On the positive side, the optical principle may not require any electronics on the rotating parts.
Several different acoustic principles exist for strain sensing and are being used to some extent in aerospace. Changes in strain or temperature cause shifts in the acoustic wave speed, which can be detected by the acoustic sensor. Coupling the acoustic signals on and off the rotating shaft/spindle is a complex mechanical challenge and this principle is not really seen as a contender for the e-bike torque sensor.
Some advances in the research suggest there may be viable acoustic wave-based alternatives sometime in the future. Experience from other technologies tells us this can be 5-10 years out as the transition from research to the industry can be quite slow.

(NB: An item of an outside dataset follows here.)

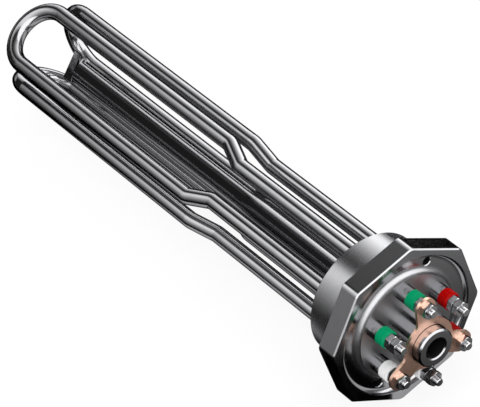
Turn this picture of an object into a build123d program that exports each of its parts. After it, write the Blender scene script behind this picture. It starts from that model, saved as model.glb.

MAGNETIC FIELD STRENGTH SENSOR
This principle is very cost-effective for linear distance measurements. A hall effect sensor measures the distance to a permanent magnet by measuring the field strength. The big challenge with this type of sensor is that the field strength follows a d^3 function meaning the dynamic range of distances is quite limited. In e-bikes, this principle has only been used for hub drive solutions (motor in the hub of the wheel as opposed to the crank area). Due to the range limitation, this seems to be difficult to use this principle with the pre-tension required for a belt drive.
So far this principle has been limited to hub drive with traditional chain-based e-bikes.
E-BIKE TORQUE SENSOR COMPARISON
As evident from the overview table, the contactless strain gauge sensor is a quite favorable solution for many e-bike applications. The main disadvantage is the fact that additional electronics are needed on the rotating part. With the cost of electronics being driven down all the time, this is considered a minor disadvantage.
Practical e-bike torque sensor solutions in use today are based mostly on the passive magnetostrictive principle with limited accuracy. A shift toward contact-less and indirect strain gauge systems is predicted for the higher performance and safer e-bikes of the future.